TASK:
Begin with the line that contains "return pick(body.cut(bumper_rod(STUD_R, -OVER, OVER" and continue down through the line that contains "for node in"; reproduce those lines exactly and only those.

RECORDS:

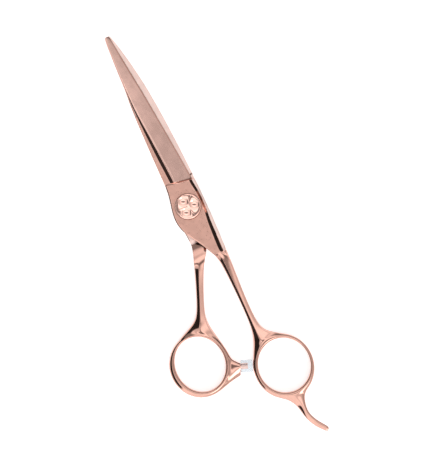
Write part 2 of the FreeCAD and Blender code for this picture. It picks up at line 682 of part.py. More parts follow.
def bumper():
    """The soft stop: a short round block with softened rims, moulded over its stud."""
    ends = [(BUMPER_R - inset, drop) for inset, drop in rounded(BUMPER_ROUND)]
    profile = [(0, 0)] + ends + [(radius, BUMPER_LENGTH - drop) for radius, drop in reversed(ends)] + [(0, BUMPER_LENGTH)]
    body = turned(profile)
    body.rotate(Vector(0, 0, 0), Vector(0, 1, 0), 90)
    body.rotate(Vector(0, 0, 0), Vector(0, 0, 1), BUMPER_HEADING)
    body.translate(Vector(*bumper_seat(), RIDE_Z))
    return pick(body.cut(bumper_rod(STUD_R, -OVER, OVER + STUD_IN_BUMPER)))


def bumper_stud():
    return bumper_rod(STUD_R, -STUD_IN_BOSS, STUD_IN_BOSS + STUD_IN_BUMPER)


NODES = {
    "finger_half": finger_half,
    "thumb_half": thumb_half,
    "pivot_bolt": pivot_bolt,
    "lower_race": lambda: race(RACE_LOW),
    "upper_race": lambda: race(RACE_TOP - RACE_THICK),
    "bearing_balls": bearing_balls,
    "bearing_cage": bearing_cage,
    "pivot_bush": pivot_bush,
    "dial_washer": dial_washer,
    "tension_spring": tension_spring,
    "detent_plate": detent_plate,
    "click_balls": click_balls,
    "click_springs": click_springs,
    "tension_dial": tension_dial,
    "dial_nut": dial_nut,
    "bumper": bumper,
    "bumper_stud": bumper_stud,
}

os.makedirs("parts", exist_ok=True)
for name, make in NODES.items():
    make().exportStep(f"parts/{name}.step")
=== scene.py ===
import math

import bmesh
import bpy
from mathutils import Matrix, Vector


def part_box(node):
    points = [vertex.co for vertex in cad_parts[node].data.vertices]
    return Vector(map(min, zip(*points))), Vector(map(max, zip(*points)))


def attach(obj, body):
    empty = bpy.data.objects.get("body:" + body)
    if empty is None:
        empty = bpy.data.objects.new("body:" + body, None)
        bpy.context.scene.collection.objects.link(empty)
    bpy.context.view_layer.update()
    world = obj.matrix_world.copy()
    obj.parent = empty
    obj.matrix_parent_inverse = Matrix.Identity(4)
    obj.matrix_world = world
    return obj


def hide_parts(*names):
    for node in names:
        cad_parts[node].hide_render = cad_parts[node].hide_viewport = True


bl_info = {
    "name": "Hair Cutting Shears",
    "version": (1, 0, 0),
    "blender": (4, 5, 0),
    "location": "View3D > Sidebar > Shears",
    "description": "Models rose gold hair cutting shears: two forged halves, a click dial and a clear bumper",
    "category": "Add Mesh",
}

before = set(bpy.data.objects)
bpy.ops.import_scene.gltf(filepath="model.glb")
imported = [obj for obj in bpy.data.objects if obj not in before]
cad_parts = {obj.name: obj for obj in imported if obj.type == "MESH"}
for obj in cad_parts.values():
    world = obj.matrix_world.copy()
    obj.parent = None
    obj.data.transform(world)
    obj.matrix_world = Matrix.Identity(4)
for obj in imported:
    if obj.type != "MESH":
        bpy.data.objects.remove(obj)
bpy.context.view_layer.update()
MM = 0.001


def mm(value):
    return value / MM


# ---------------------------------------------------------------- measures read from the frame
RIDE_Z = mm((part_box("bearing_balls")[0].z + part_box("bearing_balls")[1].z) / 2)
DIAL_LOW = mm(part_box("tension_dial")[0].z)
FLAT_Z = DIAL_LOW + 0.35  # the dial's seat is let this far into the pivot flat
DIAL_TOP = mm(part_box("tension_dial")[1].z)
DIAL_R = mm(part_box("tension_dial")[1].x)
RING_HALF_DEPTH = mm(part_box("finger_half")[1].z) - RIDE_Z
HEAD_R = mm(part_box("pivot_bolt")[1].x)


class ShearsSizes(bpy.types.PropertyGroup):
    """Sizes in millimetres that a user would change."""

    inner_gap: bpy.props.FloatProperty(
        name="Inner gap", description="Half the air between the two blades", default=0.05, min=0.0, unit="NONE")
    flat_height: bpy.props.FloatProperty(
        name="Flat height", description="Height of a pivot flat above the ride plane", default=FLAT_Z - RIDE_Z)
    rib_height: bpy.props.FloatProperty(
        name="Rib height", description="How far the rib stands above the pivot flat", default=0.62)
    crisp: bpy.props.FloatProperty(
        name="Edge crispness", description="Crease of the ground edges", default=0.93, min=0, max=1, subtype="FACTOR")
    smoothness: bpy.props.IntProperty(
        name="Smoothness", description="Subdivision levels of the forged halves", default=3, min=1, max=4)
    well_radius: bpy.props.FloatProperty(
        name="Well radius", description="Radius of a finger well on the dial", default=1.85)
    well_depth: bpy.props.FloatProperty(
        name="Well depth", description="Depth of a finger well on the dial", default=0.33)


class ShearsColours(bpy.types.PropertyGroup):
    """Colours of the finishes."""

    rose: bpy.props.FloatVectorProperty(
        name="Rose gold", description="Colour of the coating", subtype="COLOR", size=4,
        default=(0.86, 0.5, 0.41, 1.0), min=0, max=1)
    steel: bpy.props.FloatVectorProperty(
        name="Steel", description="Colour of the bare steel parts", subtype="COLOR", size=4,
        default=(0.56, 0.56, 0.57, 1.0), min=0, max=1)
    silicone: bpy.props.FloatVectorProperty(
        name="Silicone", description="Colour of the clear bumper", subtype="COLOR", size=4,
        default=(0.86, 0.93, 0.98, 1.0), min=0, max=1)
    floor: bpy.props.FloatVectorProperty(
        name="Floor", description="Colour of the floor", subtype="COLOR", size=4,
        default=(0.9, 0.9, 0.9, 1.0), min=0, max=1)


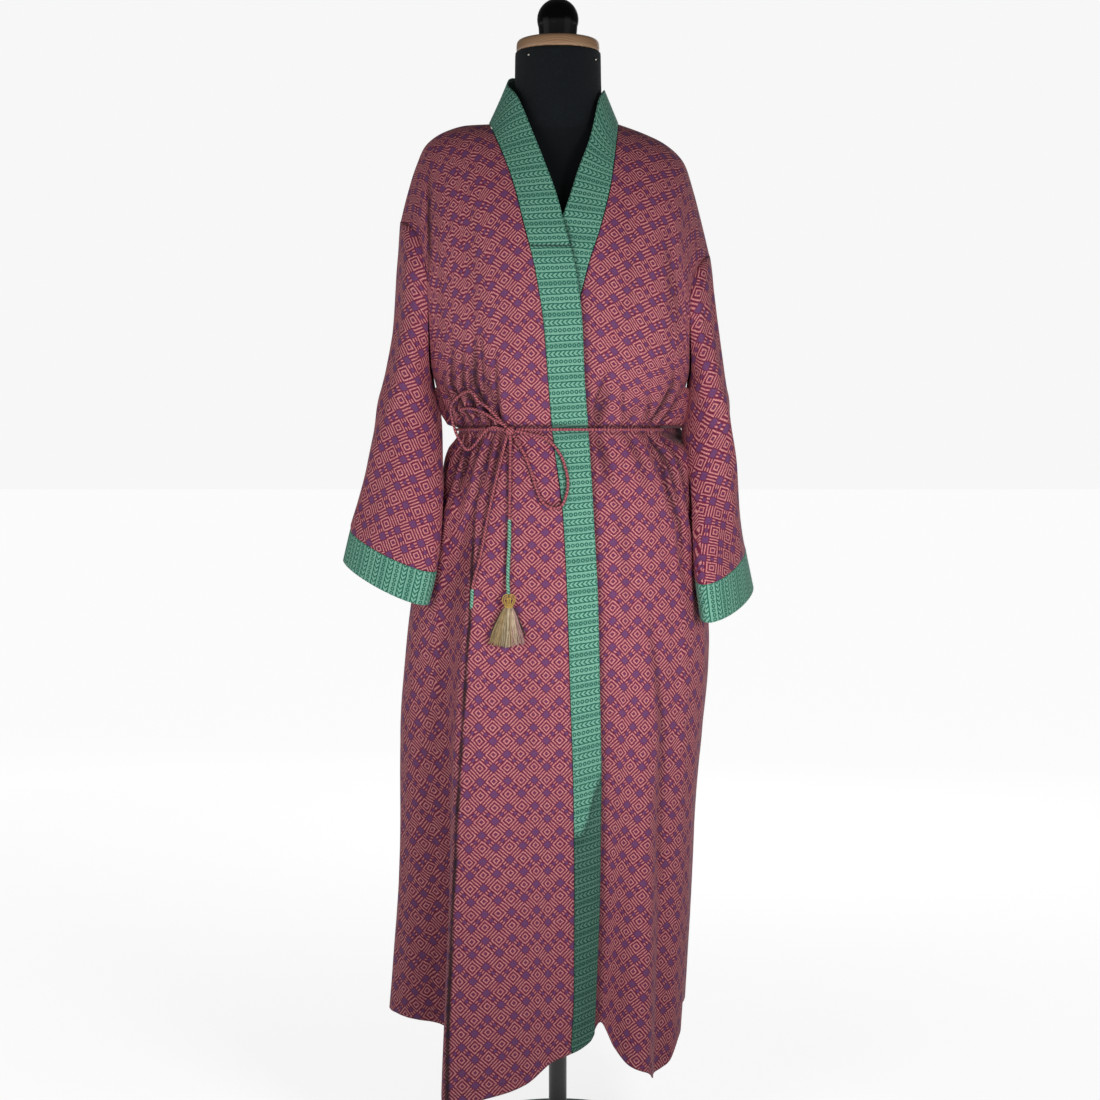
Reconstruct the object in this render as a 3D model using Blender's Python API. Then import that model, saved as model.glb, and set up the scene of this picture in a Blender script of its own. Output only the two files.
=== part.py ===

SOLVED PROBLEM:
    return pick(body.cut(bumper_rod(STUD_R, -OVER, OVER + STUD_IN_BUMPER)))


def bumper_stud():
    return bumper_rod(STUD_R, -STUD_IN_BOSS, STUD_IN_BOSS + STUD_IN_BUMPER)


NODES = {
    "finger_half": finger_half,
    "thumb_half": thumb_half,
    "pivot_bolt": pivot_bolt,
    "lower_race": lambda: race(RACE_LOW),
    "upper_race": lambda: race(RACE_TOP - RACE_THICK),
    "bearing_balls": bearing_balls,
    "bearing_cage": bearing_cage,
    "pivot_bush": pivot_bush,
    "dial_washer": dial_washer,
    "tension_spring": tension_spring,
    "detent_plate": detent_plate,
    "click_balls": click_balls,
    "click_springs": click_springs,
    "tension_dial": tension_dial,
    "dial_nut": dial_nut,
    "bumper": bumper,
    "bumper_stud": bumper_stud,
}

os.makedirs("parts", exist_ok=True)
for name, make in NODES.items():
    make().exportStep(f"parts/{name}.step")
=== scene.py ===
import math

import bmesh
import bpy
from mathutils import Matrix, Vector


def part_box(node):
    points = [vertex.co for vertex in cad_parts[node].data.vertices]
    return Vector(map(min, zip(*points))), Vector(map(max, zip(*points)))


def attach(obj, body):
    empty = bpy.data.objects.get("body:" + body)
    if empty is None:
        empty = bpy.data.objects.new("body:" + body, None)
        bpy.context.scene.collection.objects.link(empty)
    bpy.context.view_layer.update()
    world = obj.matrix_world.copy()
    obj.parent = empty
    obj.matrix_parent_inverse = Matrix.Identity(4)
    obj.matrix_world = world
    return obj


def hide_parts(*names):
    for node in names:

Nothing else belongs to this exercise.